Summary of the Judgment
The Andhra Pradesh High Court upheld the decisions of the Income-tax Appellate Tribunal and the Income-tax Officer, confirming the addition of Rs. 1,15,000/- and Rs. 1,26,000/- to the concealed income for the respective assessment years. The Court concluded that the burden of proof to explain credit entries, whether in the names of partners or third parties, lies with the assessee. The appellant's failure to provide satisfactory explanations for the credit entries led to the dismissal of the appeal.
Analysis
Precedents Cited
The judgment critically engages with prior case law to establish its stance on the burden of proof:
- Radhakrishna Behari Lal v. Commissioner of Income-tax (1954): The Patna High Court held that while the burden of proof for cash credits in the assessee's name lies with them, the burden shifts to the Revenue for sums in third-party names.
- Raghava Reddi v. Commissioner of Income-tax (1956): A dissenting opinion from the Andhra Pradesh High Court emphasized that the burden of proof should not depend solely on the credit being in a third party's name.
- Govindarajulu Mudaliar v. Commissioner of Income-tax (1958): The Supreme Court reinforced that failure to satisfactorily explain cash receipts allows the Income-tax Officer to infer that such receipts are assessable income.
By referencing these cases, the Andhra Pradesh High Court delineated the boundaries of the burden of proof, ultimately rejecting the Patna High Court's distinction between partner and third-party names.
Legal Reasoning
The High Court meticulously dissected the arguments presented by both the assessee and the Revenue. The key points in their reasoning include:
- Consistency in Burden of Proof: The Court observed that both sets of credit entries, whether under partners' names or third-party names, required the assessee to provide satisfactory explanations. The Revenue could not conclusively distinguish between the two based solely on the names in the accounts.
- Nature of Evidence: The Court noted that the assessee failed to produce independent evidence to substantiate the legitimacy of the credit entries beyond reassurances provided during the first assessment year. This inadequacy reinforced the Revenue's position.
- Reliance on Joint Affidavits: The reliance on joint affidavits from all partners, without separate arguments for different assessment years, indicated a lack of individualized evidence by the assessee.
- Rejection of the Patna High Court's Approach: The High Court criticized the notion that the burden shifts to the Revenue in cases of third-party credits, aligning instead with a unified approach where the assessee must explain all credit entries.
Ultimately, the Court held that the burden of proof does not differ based on the naming of the credits, thereby upholding the Revenue's inference of concealed income.
Impact
This judgment has significant implications for income tax law, particularly in the realm of financial transparency and accountability for businesses. The key impacts include:
- Unified Burden of Proof: Assessees are now unequivocally required to explain all credit entries, regardless of whether they appear in the names of partners or third parties. This standardization prevents evasive financial practices.

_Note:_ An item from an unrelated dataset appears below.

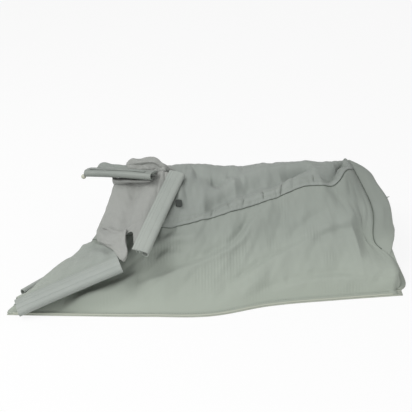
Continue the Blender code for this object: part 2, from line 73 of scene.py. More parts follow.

- Increased Burden on Assessees: The decision places a greater onus on taxpayers to maintain clear and transparent financial records, ensuring that all income sources are adequately documented and justified.
- Precedential Value: The judgment serves as a guiding precedent for lower courts and tax authorities, reinforcing the principle that the burden of proof lies with the assessee to explain financial entries comprehensively.
- Deterrence of Concealed Income: By tightening the standards for financial explanations, the ruling acts as a deterrent against the concealment of income, promoting better compliance with tax laws.
Complex Concepts Simplified
Burden of Proof
The burden of proof refers to the obligation to prove one's assertion in a legal dispute. In this case, it determines who must provide evidence to support or refute the legitimacy of financial entries in the company's accounts.
Concealed Income
Concealed income refers to earnings that a taxpayer has failed to disclose to the tax authorities, thereby avoiding taxation. In this case, the court scrutinized whether certain cash entries were genuine contributions or undisclosed income.
Third-Party Credit Entries
Third-party credit entries are financial transactions recorded under the names of individuals or entities that are not directly part of the primary business partners. The central issue was whether such entries required separate treatment regarding the burden of proof.
Conclusion
The landmark judgment in M.M.A.K Mohideen Thambay And Co. v. Commissioner Of Income-Tax reinforces the principle that the burden of proof lies with the assessee to substantiate all financial entries in their accounts, irrespective of the naming conventions used. By refuting the Patna High Court's stance on third-party credits, the Andhra Pradesh High Court has ensured a more stringent approach to tax compliance and financial transparency.
This decision underscores the necessity for businesses to maintain meticulous financial records and to provide comprehensive explanations for all transactions, thereby fostering an environment of accountability and integrity in tax matters.